* What to produce *
Take the material and output all of it exactly.

··· Dataset excerpt

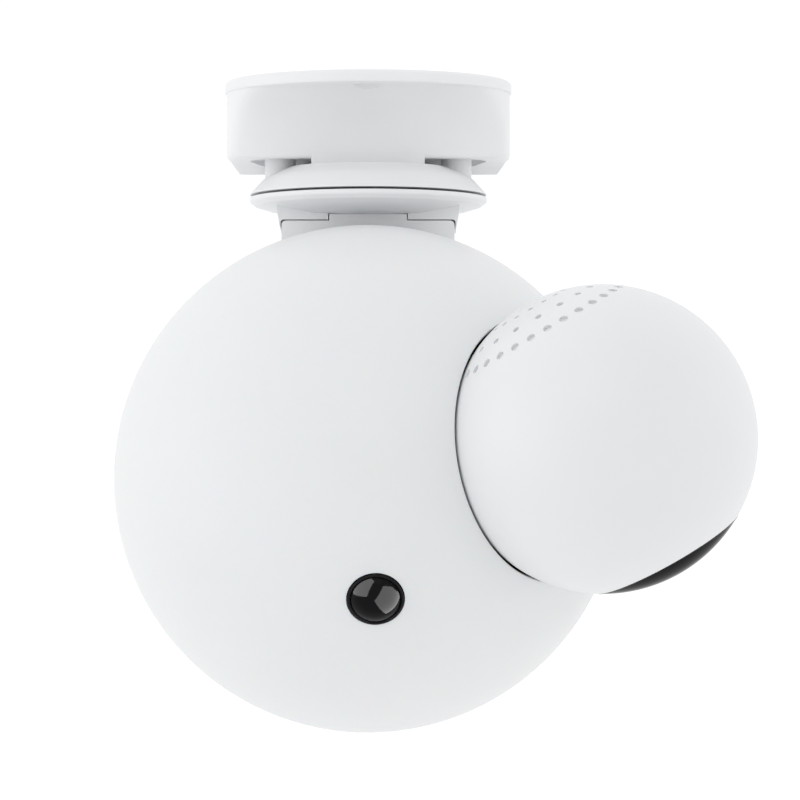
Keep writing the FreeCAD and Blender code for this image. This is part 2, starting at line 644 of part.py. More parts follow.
def make_sink_screws():
    screws = []
    for index, spot in enumerate(sink_screw_places()):
        seat = spot.multiply(FreeCAD.Placement(Vector(0, 0, SIZES["sink_height"]), FreeCAD.Rotation()))
        down = spot.multiply(FreeCAD.Placement(Vector(0, 0, -3.8), FreeCAD.Rotation()))
        head = cylinder("sink_head_%d" % index, "2.3", "1.6", seat)
        shank = cylinder("sink_shank_%d" % index, "1.15", "7", down)
        screws.append(joined("sink_screw_%d" % index, head, shank))
    return group("sink_screws", screws)


def make_led_board():
    low = SIZES["parting_rise"] - SIZES["led_board_height"]
    return cylinder("led_board", "led_board_radius", "led_board_height", head_place(low))


def make_led_chips():
    """Three rings of lamp chips on the board's underside."""
    low = SIZES["parting_rise"] - SIZES["led_board_height"] - SIZES["led_height"]
    chips = []
    for count, radius in ((6, 14.0), (12, 30.0), (18, 46.0)):
        for index, spot in enumerate(around(count, radius, head_place(low))):
            chips.append(sized("led_%d_%d" % (count, index), 3, 3, SIZES["led_height"], spot))
    return group("led_chips", chips)


def make_lamp_driver():
    """The power supply, in a box that stands on the fins."""
    low = SIZES["parting_rise"] + SIZES["sink_height"] + SIZES["fin_height"]
    base = sized("driver_case", 62, 44, 20, head_place(low))
    gland = cylinder("driver_gland", "4", "6",
                     place((0, HEAD_CENTRE[1] + 21.9, HEAD_CENTRE[2] + low + 8), (0, 1, 0)))
    return joined("lamp_driver", base, gland)


# ---------------------------------------------------------------- motion sensor


def sensor_place(height):
    return place(toward(SENSOR_DIRECTION, height, HEAD_CENTRE), SENSOR_DIRECTION)


def make_sensor_bezel():
    top = SIZES["head_radius"] + SIZES["sensor_ring_proud"] - 0.4
    depth = str(top - 76)
    return turned("sensor_bezel", [
        ("sensor_ring_inner", "0"), ("sensor_ring_radius", "0"), ("sensor_ring_radius", depth + " - 0.8"),
        ("sensor_ring_radius - 0.8", depth), ("sensor_ring_inner", depth),
    ], sensor_place(76))


def make_sensor_lens():
    """The domed lens of the motion sensor, hollow from behind."""
    middle = 79.4
    stem = cylinder("sensor_lens_stem", "sensor_lens_radius", "14", sensor_place(78))
    outside = ball("sensor_lens_outside", "sensor_lens_curve", sensor_place(middle))
    hollow = ball("sensor_lens_inside", "sensor_lens_curve - 1.2", sensor_place(middle))
    below = cylinder("sensor_lens_open", "sensor_lens_radius - 1", "5", sensor_place(77))
    return cut("sensor_lens", common("sensor_lens_cap", stem, outside), hollow, below)


def make_sensor_board():
    return cylinder("sensor_board", "sensor_ring_inner - 0.1", "1.4", sensor_place(76))


def make_sensor_can():
    return cylinder("sensor_can", "4.1", "4", sensor_place(77.4))


# ---------------------------------------------------------------- camera socket and stem


def stem_place(distance):
    """A place on the stem's axis, at a distance from the head's centre, pointing to the ball."""
    return place(toward(BALL_DIRECTION, distance, HEAD_CENTRE), BALL_DIRECTION, TILT_AXIS)


def make_camera_socket():
    """The cup behind the dome's opening, with a thick pad where the stem passes through."""
    outside = ball("socket_outside", "ball_radius + socket_gap + socket_wall", place(BALL_CENTRE))
    inside = ball("socket_inside", "ball_radius + socket_gap", place(BALL_CENTRE))
    cup = common("socket_trim", cut("socket_cup", outside, inside), head_skin("socket_limit", "head_wall"))
    pad = cylinder("socket_pad", "stem_pad_radius", "stem_pad_top - stem_pad_bottom",
                   stem_place(SIZES["stem_pad_bottom"]))
    bore = cylinder("socket_bore", "stem_radius + stem_fit", "60", stem_place(20))
    return cut("camera_socket", joined("socket_shape", cup, pad), bore)


def make_socket_washer():
    low = SIZES["stem_pad_bottom"] - 0.6
    return cut("socket_washer",
               cylinder("socket_washer_body", "stem_nut_radius", "0.6", stem_place(low)),
               cylinder("socket_washer_bore", "stem_radius + stem_fit", "10", stem_place(low - 4)))


def make_stem_nut():
    low = SIZES["stem_pad_bottom"] - 0.6 - SIZES["stem_nut_height"] - 0.05
    return cut("stem_nut",
               cylinder("stem_nut_body", "stem_nut_radius", "stem_nut_height", stem_place(low)),
               cylinder("stem_nut_bore", "stem_radius", "20", stem_place(low - 4)))


def make_camera_stem():
    """A hollow stem with a shoulder on the socket's pad and an eye at the ball's centre."""
    shaft = cylinder("stem_shaft", "stem_radius", "ball_distance - stem_end", stem_place(SIZES["stem_end"]))
    shoulder = cylinder("stem_shoulder", "stem_shoulder", "stem_shoulder_height",
                        stem_place(SIZES["stem_pad_top"] + 0.05))
    half = SIZES["stem_eye_half"]
    eye_start = place(toward(TILT_AXIS, -half, BALL_CENTRE), TILT_AXIS)
    eye = cylinder("stem_eye", "stem_radius", "2 * stem_eye_half", eye_start)
    tools = []
    for side in (-1, 1):
        flat = toward(TILT_AXIS, side * (half + 10), toward(BALL_DIRECTION, -14, BALL_CENTRE))
        tools.append(sized("stem_flat%+d" % side, 20, 40, 40, place(flat, BALL_DIRECTION, TILT_AXIS)))
    pin_way = place(toward(TILT_AXIS, -40, BALL_CENTRE), TILT_AXIS)
    tools.append(cylinder("stem_pin_way", "tilt_pin_radius", "80", pin_way))
    tools.append(cylinder("stem_wire_way", "stem_bore", "ball_distance - stem_end - 15",
                          stem_place(SIZES["stem_end"] - 1)))
    exit_place = place(toward(BALL_DIRECTION, -17, BALL_CENTRE), LENS_DIRECTION)
    tools.append(cylinder("stem_wire_exit", "2.5", "20", exit_place))
    return cut("camera_stem", joined("stem_shape", shaft, shoulder, eye), *tools)


def make_tilt_pin():
    reach = SIZES["stem_eye_half"] + SIZES["lug_gap"] + SIZES["lug_width"]
    start = place(toward(TILT_AXIS, -reach, BALL_CENTRE), TILT_AXIS)
    return cylinder("tilt_pin", "tilt_pin_radius", "2 * stem_eye_half + 2 * lug_gap + 2 * lug_width", start)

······

* Answer for the task *
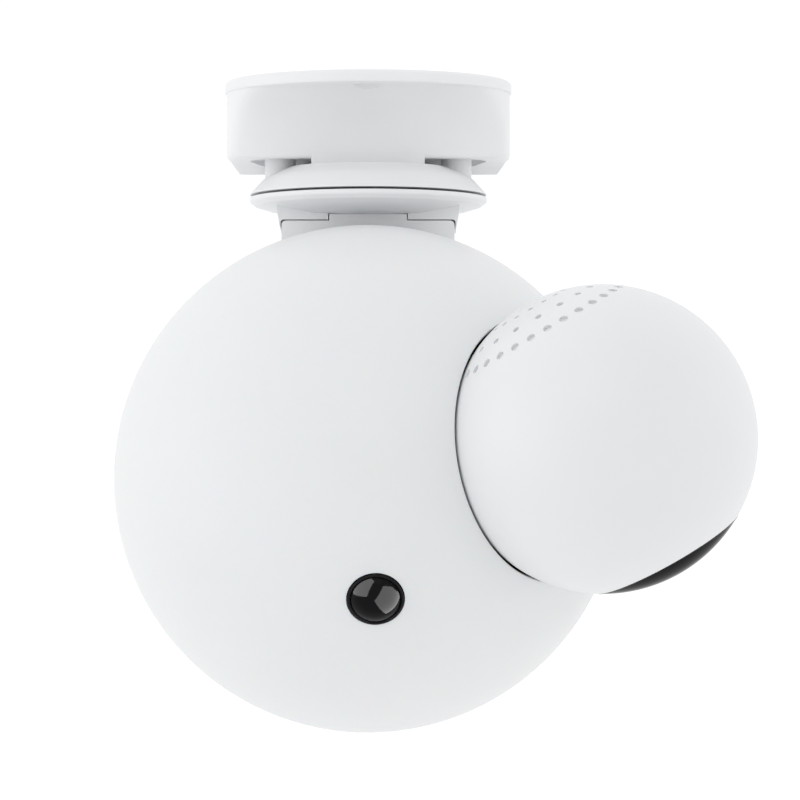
Keep writing the FreeCAD and Blender code for this image. This is part 2, starting at line 644 of part.py. More parts follow.
def make_sink_screws():
    screws = []
    for index, spot in enumerate(sink_screw_places()):
        seat = spot.multiply(FreeCAD.Placement(Vector(0, 0, SIZES["sink_height"]), FreeCAD.Rotation()))
        down = spot.multiply(FreeCAD.Placement(Vector(0, 0, -3.8), FreeCAD.Rotation()))
        head = cylinder("sink_head_%d" % index, "2.3", "1.6", seat)
        shank = cylinder("sink_shank_%d" % index, "1.15", "7", down)
        screws.append(joined("sink_screw_%d" % index, head, shank))
    return group("sink_screws", screws)


def make_led_board():
    low = SIZES["parting_rise"] - SIZES["led_board_height"]
    return cylinder("led_board", "led_board_radius", "led_board_height", head_place(low))


def make_led_chips():
    """Three rings of lamp chips on the board's underside."""
    low = SIZES["parting_rise"] - SIZES["led_board_height"] - SIZES["led_height"]
    chips = []
    for count, radius in ((6, 14.0), (12, 30.0), (18, 46.0)):
        for index, spot in enumerate(around(count, radius, head_place(low))):
            chips.append(sized("led_%d_%d" % (count, index), 3, 3, SIZES["led_height"], spot))
    return group("led_chips", chips)


def make_lamp_driver():
    """The power supply, in a box that stands on the fins."""
    low = SIZES["parting_rise"] + SIZES["sink_height"] + SIZES["fin_height"]
    base = sized("driver_case", 62, 44, 20, head_place(low))
    gland = cylinder("driver_gland", "4", "6",
                     place((0, HEAD_CENTRE[1] + 21.9, HEAD_CENTRE[2] + low + 8), (0, 1, 0)))
    return joined("lamp_driver", base, gland)


# ---------------------------------------------------------------- motion sensor


def sensor_place(height):
    return place(toward(SENSOR_DIRECTION, height, HEAD_CENTRE), SENSOR_DIRECTION)


def make_sensor_bezel():
    top = SIZES["head_radius"] + SIZES["sensor_ring_proud"] - 0.4
    depth = str(top - 76)
    return turned("sensor_bezel", [
        ("sensor_ring_inner", "0"), ("sensor_ring_radius", "0"), ("sensor_ring_radius", depth + " - 0.8"),
        ("sensor_ring_radius - 0.8", depth), ("sensor_ring_inner", depth),
    ], sensor_place(76))


def make_sensor_lens():
    """The domed lens of the motion sensor, hollow from behind."""
    middle = 79.4
    stem = cylinder("sensor_lens_stem", "sensor_lens_radius", "14", sensor_place(78))
    outside = ball("sensor_lens_outside", "sensor_lens_curve", sensor_place(middle))
    hollow = ball("sensor_lens_inside", "sensor_lens_curve - 1.2", sensor_place(middle))
    below = cylinder("sensor_lens_open", "sensor_lens_radius - 1", "5", sensor_place(77))
    return cut("sensor_lens", common("sensor_lens_cap", stem, outside), hollow, below)


def make_sensor_board():
    return cylinder("sensor_board", "sensor_ring_inner - 0.1", "1.4", sensor_place(76))


def make_sensor_can():
    return cylinder("sensor_can", "4.1", "4", sensor_place(77.4))


# ---------------------------------------------------------------- camera socket and stem


def stem_place(distance):
    """A place on the stem's axis, at a distance from the head's centre, pointing to the ball."""
    return place(toward(BALL_DIRECTION, distance, HEAD_CENTRE), BALL_DIRECTION, TILT_AXIS)


def make_camera_socket():
    """The cup behind the dome's opening, with a thick pad where the stem passes through."""
    outside = ball("socket_outside", "ball_radius + socket_gap + socket_wall", place(BALL_CENTRE))
    inside = ball("socket_inside", "ball_radius + socket_gap", place(BALL_CENTRE))
    cup = common("socket_trim", cut("socket_cup", outside, inside), head_skin("socket_limit", "head_wall"))
    pad = cylinder("socket_pad", "stem_pad_radius", "stem_pad_top - stem_pad_bottom",
                   stem_place(SIZES["stem_pad_bottom"]))
    bore = cylinder("socket_bore", "stem_radius + stem_fit", "60", stem_place(20))
    return cut("camera_socket", joined("socket_shape", cup, pad), bore)


def make_socket_washer():
    low = SIZES["stem_pad_bottom"] - 0.6
    return cut("socket_washer",
               cylinder("socket_washer_body", "stem_nut_radius", "0.6", stem_place(low)),
               cylinder("socket_washer_bore", "stem_radius + stem_fit", "10", stem_place(low - 4)))


def make_stem_nut():
    low = SIZES["stem_pad_bottom"] - 0.6 - SIZES["stem_nut_height"] - 0.05
    return cut("stem_nut",
               cylinder("stem_nut_body", "stem_nut_radius", "stem_nut_height", stem_place(low)),
               cylinder("stem_nut_bore", "stem_radius", "20", stem_place(low - 4)))


def make_camera_stem():
    """A hollow stem with a shoulder on the socket's pad and an eye at the ball's centre."""
    shaft = cylinder("stem_shaft", "stem_radius", "ball_distance - stem_end", stem_place(SIZES["stem_end"]))
    shoulder = cylinder("stem_shoulder", "stem_shoulder", "stem_shoulder_height",
                        stem_place(SIZES["stem_pad_top"] + 0.05))
    half = SIZES["stem_eye_half"]
    eye_start = place(toward(TILT_AXIS, -half, BALL_CENTRE), TILT_AXIS)
    eye = cylinder("stem_eye", "stem_radius", "2 * stem_eye_half", eye_start)
    tools = []
    for side in (-1, 1):
        flat = toward(TILT_AXIS, side * (half + 10), toward(BALL_DIRECTION, -14, BALL_CENTRE))
        tools.append(sized("stem_flat%+d" % side, 20, 40, 40, place(flat, BALL_DIRECTION, TILT_AXIS)))
    pin_way = place(toward(TILT_AXIS, -40, BALL_CENTRE), TILT_AXIS)
    tools.append(cylinder("stem_pin_way", "tilt_pin_radius", "80", pin_way))
    tools.append(cylinder("stem_wire_way", "stem_bore", "ball_distance - stem_end - 15",
                          stem_place(SIZES["stem_end"] - 1)))
    exit_place = place(toward(BALL_DIRECTION, -17, BALL_CENTRE), LENS_DIRECTION)
    tools.append(cylinder("stem_wire_exit", "2.5", "20", exit_place))
    return cut("camera_stem", joined("stem_shape", shaft, shoulder, eye), *tools)


def make_tilt_pin():
    reach = SIZES["stem_eye_half"] + SIZES["lug_gap"] + SIZES["lug_width"]
    start = place(toward(TILT_AXIS, -reach, BALL_CENTRE), TILT_AXIS)
    return cylinder("tilt_pin", "tilt_pin_radius", "2 * stem_eye_half + 2 * lug_gap + 2 * lug_width", start)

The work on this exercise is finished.